→ **What you have to do**:
Exactly the lines between the line containing "What three.js and" and the line containing "const TOP_RISE_BACK = 2.2;", together with those two lines, are to be output.

→ **Data to process**:
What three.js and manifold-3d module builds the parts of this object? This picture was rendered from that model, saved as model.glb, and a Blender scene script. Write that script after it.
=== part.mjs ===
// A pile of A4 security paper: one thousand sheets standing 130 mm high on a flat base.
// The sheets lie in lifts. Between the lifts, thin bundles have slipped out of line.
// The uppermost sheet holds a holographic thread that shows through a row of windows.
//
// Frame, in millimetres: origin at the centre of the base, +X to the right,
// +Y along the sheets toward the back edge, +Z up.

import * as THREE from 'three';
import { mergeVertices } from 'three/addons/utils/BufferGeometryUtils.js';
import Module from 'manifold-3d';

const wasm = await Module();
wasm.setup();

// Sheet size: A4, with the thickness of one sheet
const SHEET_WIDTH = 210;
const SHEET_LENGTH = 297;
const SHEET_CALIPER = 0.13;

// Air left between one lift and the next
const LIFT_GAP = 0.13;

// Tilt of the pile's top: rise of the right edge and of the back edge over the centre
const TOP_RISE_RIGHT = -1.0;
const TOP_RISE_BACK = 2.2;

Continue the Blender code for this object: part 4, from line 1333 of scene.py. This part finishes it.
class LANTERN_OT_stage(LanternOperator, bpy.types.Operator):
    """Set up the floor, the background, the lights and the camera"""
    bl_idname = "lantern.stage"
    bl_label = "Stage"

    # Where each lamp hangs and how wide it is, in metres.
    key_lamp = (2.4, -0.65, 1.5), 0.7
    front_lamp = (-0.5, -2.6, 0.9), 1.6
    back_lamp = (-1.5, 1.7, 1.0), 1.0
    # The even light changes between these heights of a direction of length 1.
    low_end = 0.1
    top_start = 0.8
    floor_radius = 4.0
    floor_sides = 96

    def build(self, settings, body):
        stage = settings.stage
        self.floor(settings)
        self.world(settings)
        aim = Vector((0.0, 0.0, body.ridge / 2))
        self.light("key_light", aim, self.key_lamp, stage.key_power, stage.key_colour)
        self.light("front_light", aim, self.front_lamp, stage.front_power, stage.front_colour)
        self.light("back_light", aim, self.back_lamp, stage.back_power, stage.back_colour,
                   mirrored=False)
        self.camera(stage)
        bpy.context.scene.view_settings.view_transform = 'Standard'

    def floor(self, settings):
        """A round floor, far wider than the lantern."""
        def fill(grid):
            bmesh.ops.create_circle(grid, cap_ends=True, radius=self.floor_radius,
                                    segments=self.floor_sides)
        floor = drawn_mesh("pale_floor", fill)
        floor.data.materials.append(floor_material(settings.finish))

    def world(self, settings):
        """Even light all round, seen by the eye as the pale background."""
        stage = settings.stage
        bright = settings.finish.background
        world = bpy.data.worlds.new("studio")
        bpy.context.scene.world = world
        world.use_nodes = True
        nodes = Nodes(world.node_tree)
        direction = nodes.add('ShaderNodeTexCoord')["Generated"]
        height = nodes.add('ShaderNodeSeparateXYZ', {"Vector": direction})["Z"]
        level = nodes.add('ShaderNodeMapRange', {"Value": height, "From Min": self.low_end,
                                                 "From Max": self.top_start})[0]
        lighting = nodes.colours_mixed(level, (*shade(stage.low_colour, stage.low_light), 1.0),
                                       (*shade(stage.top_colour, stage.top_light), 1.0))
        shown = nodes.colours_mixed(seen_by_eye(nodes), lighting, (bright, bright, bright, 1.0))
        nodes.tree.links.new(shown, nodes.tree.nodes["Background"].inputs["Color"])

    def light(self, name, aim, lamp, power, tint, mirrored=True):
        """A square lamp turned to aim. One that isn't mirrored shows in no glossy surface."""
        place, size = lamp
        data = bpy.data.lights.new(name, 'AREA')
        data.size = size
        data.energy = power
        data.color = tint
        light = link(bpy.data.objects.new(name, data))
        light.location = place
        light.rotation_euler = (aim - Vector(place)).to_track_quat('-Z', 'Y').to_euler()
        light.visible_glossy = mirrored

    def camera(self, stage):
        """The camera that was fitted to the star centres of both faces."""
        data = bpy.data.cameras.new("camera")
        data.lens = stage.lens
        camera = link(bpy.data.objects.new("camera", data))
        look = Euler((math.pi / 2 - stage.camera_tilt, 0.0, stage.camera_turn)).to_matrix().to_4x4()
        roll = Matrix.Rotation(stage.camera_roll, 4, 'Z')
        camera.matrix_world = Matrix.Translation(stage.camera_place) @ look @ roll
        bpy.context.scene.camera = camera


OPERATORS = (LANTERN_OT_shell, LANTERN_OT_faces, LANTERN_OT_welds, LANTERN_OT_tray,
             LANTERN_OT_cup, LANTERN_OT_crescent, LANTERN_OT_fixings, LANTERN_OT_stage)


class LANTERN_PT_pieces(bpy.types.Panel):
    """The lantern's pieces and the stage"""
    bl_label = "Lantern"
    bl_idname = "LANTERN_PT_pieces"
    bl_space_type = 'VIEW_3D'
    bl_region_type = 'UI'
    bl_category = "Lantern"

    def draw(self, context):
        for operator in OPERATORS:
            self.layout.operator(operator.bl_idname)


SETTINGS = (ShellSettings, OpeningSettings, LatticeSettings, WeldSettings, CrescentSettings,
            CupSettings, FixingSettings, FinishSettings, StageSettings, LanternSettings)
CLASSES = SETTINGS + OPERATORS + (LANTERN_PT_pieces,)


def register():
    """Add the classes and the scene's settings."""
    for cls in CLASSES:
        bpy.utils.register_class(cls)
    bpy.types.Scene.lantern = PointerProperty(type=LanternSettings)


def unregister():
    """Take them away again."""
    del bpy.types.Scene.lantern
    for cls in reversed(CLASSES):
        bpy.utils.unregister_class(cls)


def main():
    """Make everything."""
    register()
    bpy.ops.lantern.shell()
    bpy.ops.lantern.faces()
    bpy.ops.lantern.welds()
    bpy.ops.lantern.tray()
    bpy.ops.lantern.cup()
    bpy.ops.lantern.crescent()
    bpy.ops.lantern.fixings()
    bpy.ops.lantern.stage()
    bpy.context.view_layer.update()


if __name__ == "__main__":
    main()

---

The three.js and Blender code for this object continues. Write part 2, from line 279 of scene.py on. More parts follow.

→ **Solution to the exercise**:
What three.js and manifold-3d module builds the parts of this object? This picture was rendered from that model, saved as model.glb, and a Blender scene script. Write that script after it.
=== part.mjs ===
// A pile of A4 security paper: one thousand sheets standing 130 mm high on a flat base.
// The sheets lie in lifts. Between the lifts, thin bundles have slipped out of line.
// The uppermost sheet holds a holographic thread that shows through a row of windows.
//
// Frame, in millimetres: origin at the centre of the base, +X to the right,
// +Y along the sheets toward the back edge, +Z up.

import * as THREE from 'three';
import { mergeVertices } from 'three/addons/utils/BufferGeometryUtils.js';
import Module from 'manifold-3d';

const wasm = await Module();
wasm.setup();

// Sheet size: A4, with the thickness of one sheet
const SHEET_WIDTH = 210;
const SHEET_LENGTH = 297;
const SHEET_CALIPER = 0.13;

// Air left between one lift and the next
const LIFT_GAP = 0.13;

// Tilt of the pile's top: rise of the right edge and of the back edge over the centre
const TOP_RISE_RIGHT = -1.0;
const TOP_RISE_BACK = 2.2;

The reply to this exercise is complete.